> **Material provided**
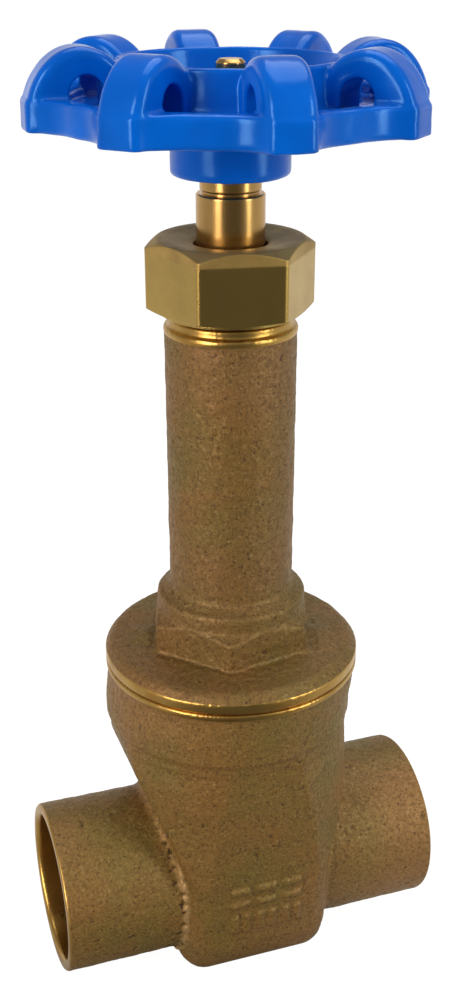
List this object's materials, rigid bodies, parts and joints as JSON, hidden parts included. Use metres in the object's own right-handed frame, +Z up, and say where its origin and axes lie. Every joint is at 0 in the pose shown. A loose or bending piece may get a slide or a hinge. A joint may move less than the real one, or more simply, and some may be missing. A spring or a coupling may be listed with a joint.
{
  "type": "gate valve",
  "caption": "Bronze gate valve with solder sockets, a screwed bonnet on a tall tube, a rising stem and a lobed blue handwheel.",
  "frame": {"origin": "on the stem axis, level with the lowest point of the body; the pipe axis is 19.4 mm above it", "axes": "+X along the pipe, towards the outlet socket; +Z up along the stem, towards the handwheel; -Y is the marked front"},
  "size_m": [0.0768, 0.0688, 0.1801],
  "materials": {
    "cast_bronze": "sand cast, satin",
    "machined_brass": "turned, bright",
    "stem_bronze": "turned, bright",
    "blue_enamel": "gloss enamel",
    "graphite_packing": "braided, graphited",
    "plain_plate": "blank, satin"
  },
  "bodies": {
    "valve_body": {"body": "cast_bronze", "bonnet": "cast_bronze", "packing_gland": "machined_brass", "packing_nut": "machined_brass", "packing_ring_1": "graphite_packing", "packing_ring_2": "graphite_packing", "packing_ring_3": "graphite_packing", "packing_ring_4": "graphite_packing"},
    "gate": {"gate_wedge": "cast_bronze"},
    "stem_and_wheel": {"stem": "stem_bronze", "handwheel": "blue_enamel", "wheel_plate": "plain_plate", "wheel_nut": "machined_brass"}
  },
  "joints": [
    {"name": "gate_lift", "type": "slide", "parent": "valve_body", "child": "gate", "axis": [0, 0, 1], "range_m": [0, 0.0275]},
    {"name": "stem_turn", "type": "hinge", "parent": "gate", "child": "stem_and_wheel", "pos_m": [0, 0, 0.15], "axis": [0, 0, 1], "range_deg": [0, 3118]}
  ],
  "couplings": [
    {"joint": "gate_lift", "follows": "stem_turn", "m_per_rad": 0.00050532}
  ]
}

> **What is being asked**
Copy all the lines, exactly.

> **Finished answer**
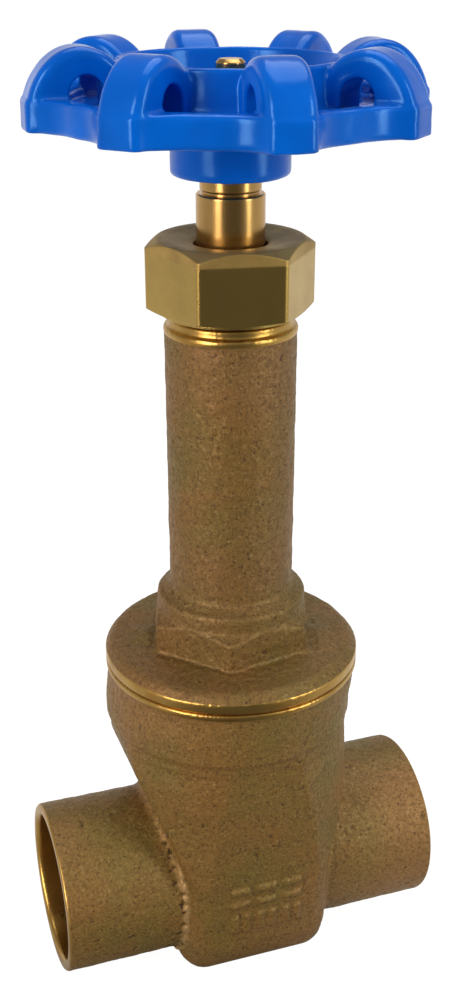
List this object's materials, rigid bodies, parts and joints as JSON, hidden parts included. Use metres in the object's own right-handed frame, +Z up, and say where its origin and axes lie. Every joint is at 0 in the pose shown. A loose or bending piece may get a slide or a hinge. A joint may move less than the real one, or more simply, and some may be missing. A spring or a coupling may be listed with a joint.
{
  "type": "gate valve",
  "caption": "Bronze gate valve with solder sockets, a screwed bonnet on a tall tube, a rising stem and a lobed blue handwheel.",
  "frame": {"origin": "on the stem axis, level with the lowest point of the body; the pipe axis is 19.4 mm above it", "axes": "+X along the pipe, towards the outlet socket; +Z up along the stem, towards the handwheel; -Y is the marked front"},
  "size_m": [0.0768, 0.0688, 0.1801],
  "materials": {
    "cast_bronze": "sand cast, satin",
    "machined_brass": "turned, bright",
    "stem_bronze": "turned, bright",
    "blue_enamel": "gloss enamel",
    "graphite_packing": "braided, graphited",
    "plain_plate": "blank, satin"
  },
  "bodies": {
    "valve_body": {"body": "cast_bronze", "bonnet": "cast_bronze", "packing_gland": "machined_brass", "packing_nut": "machined_brass", "packing_ring_1": "graphite_packing", "packing_ring_2": "graphite_packing", "packing_ring_3": "graphite_packing", "packing_ring_4": "graphite_packing"},
    "gate": {"gate_wedge": "cast_bronze"},
    "stem_and_wheel": {"stem": "stem_bronze", "handwheel": "blue_enamel", "wheel_plate": "plain_plate", "wheel_nut": "machined_brass"}
  },
  "joints": [
    {"name": "gate_lift", "type": "slide", "parent": "valve_body", "child": "gate", "axis": [0, 0, 1], "range_m": [0, 0.0275]},
    {"name": "stem_turn", "type": "hinge", "parent": "gate", "child": "stem_and_wheel", "pos_m": [0, 0, 0.15], "axis": [0, 0, 1], "range_deg": [0, 3118]}
  ],
  "couplings": [
    {"joint": "gate_lift", "follows": "stem_turn", "m_per_rad": 0.00050532}
  ]
}